▸ **Recorded information**
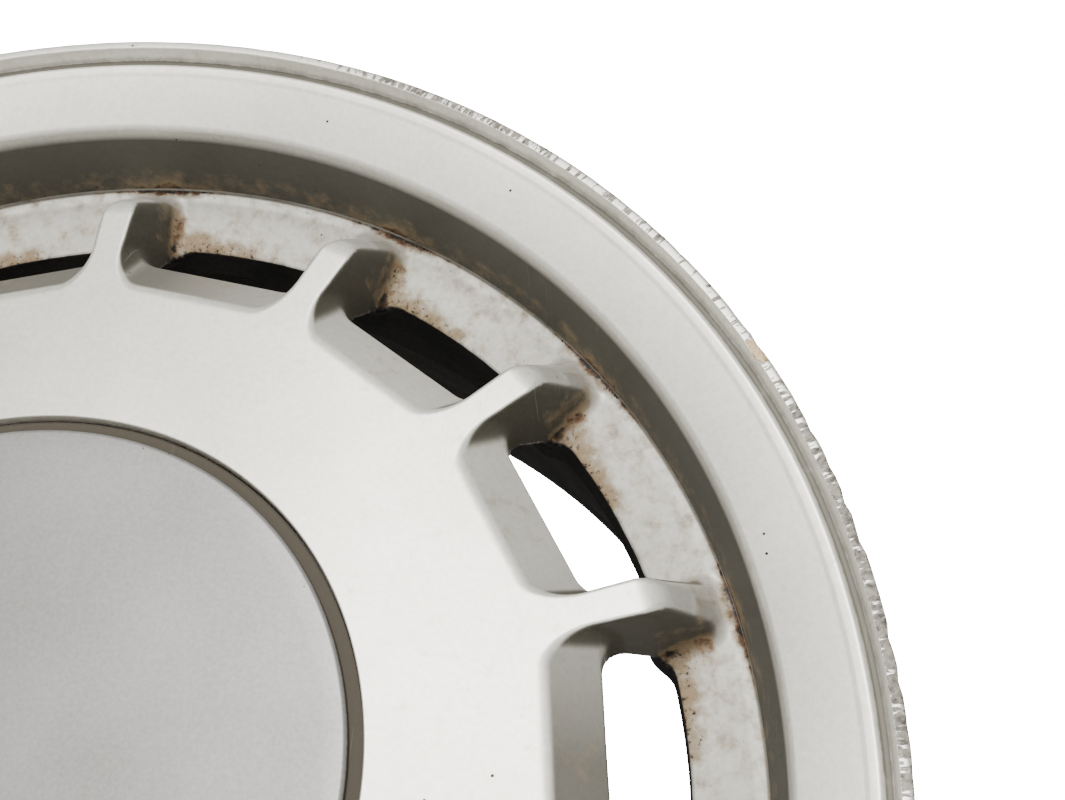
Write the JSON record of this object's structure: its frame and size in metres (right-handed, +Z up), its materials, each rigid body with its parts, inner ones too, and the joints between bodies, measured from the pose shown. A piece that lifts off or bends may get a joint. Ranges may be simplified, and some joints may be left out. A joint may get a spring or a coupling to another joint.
{
  "type": "road wheel",
  "caption": "One-piece light-alloy road wheel with a ring of vent windows, a large plain centre cap on spring clips, a clamp-in valve and stuck-on balance weights.",
  "frame": {"origin": "centre of the wheel: on its axis, half way between the front and rear faces of the rim", "axes": "+Z up, the wheel's axis along Y, its outer face towards -Y"},
  "size_m": [0.4148, 0.19, 0.4148],
  "materials": {
    "silver_lacquer": "silver lacquer on cast alloy, worn at the lip",
    "cap_paint": "satin silver paint on moulded plastic",
    "clip_steel": "bare spring steel",
    "plated_brass": "nickel plate",
    "core_brass": "turned",
    "valve_rubber": "matt",
    "dust_cap_plastic": "satin",
    "weight_zinc": "dull grey",
    "foam_tape": "matt"
  },
  "bodies": {
    "wheel": {"wheel_casting": "silver_lacquer", "valve_stem": "plated_brass", "valve_grommet": "valve_rubber", "valve_washer": "plated_brass", "valve_nut": "plated_brass", "valve_core": "core_brass", "weight_tape": "foam_tape", "balance_weight_1": "weight_zinc", "balance_weight_2": "weight_zinc", "balance_weight_3": "weight_zinc", "balance_weight_4": "weight_zinc"},
    "cap": {"centre_cap": "cap_paint", "cap_clip_1": "clip_steel", "cap_clip_2": "clip_steel", "cap_clip_3": "clip_steel", "cap_clip_4": "clip_steel", "cap_clip_5": "clip_steel", "cap_clip_6": "clip_steel"},
    "dust_cap": {"valve_cap": "dust_cap_plastic"},
    "pin": {"valve_pin": "core_brass"}
  },
  "joints": [
    {"name": "cap_pull", "type": "slide", "parent": "wheel", "child": "cap", "axis": [0, -1, 0], "range_m": [0, 0.08]},
    {"name": "dust_cap_pull", "type": "slide", "parent": "wheel", "child": "dust_cap", "axis": [0, -0.9439, 0.3304], "range_m": [0, 0.02]},
    {"name": "pin_press", "type": "slide", "parent": "wheel", "child": "pin", "axis": [0, 0.9439, -0.3304], "range_m": [0, 0.0012], "stiffness_N_per_m": 500}
  ]
}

▸ **Aim of the exercise**
Copy all lines from the material that contain "between".

▸ **Solution to the problem**
Write the JSON record of this object's structure: its frame and size in metres (right-handed, +Z up), its materials, each rigid body with its parts, inner ones too, and the joints between bodies, measured from the pose shown. A piece that lifts off or bends may get a joint. Ranges may be simplified, and some joints may be left out. A joint may get a spring or a coupling to another joint.
  "frame": {"origin": "centre of the wheel: on its axis, half way between the front and rear faces of the rim", "axes": "+Z up, the wheel's axis along Y, its outer face towards -Y"},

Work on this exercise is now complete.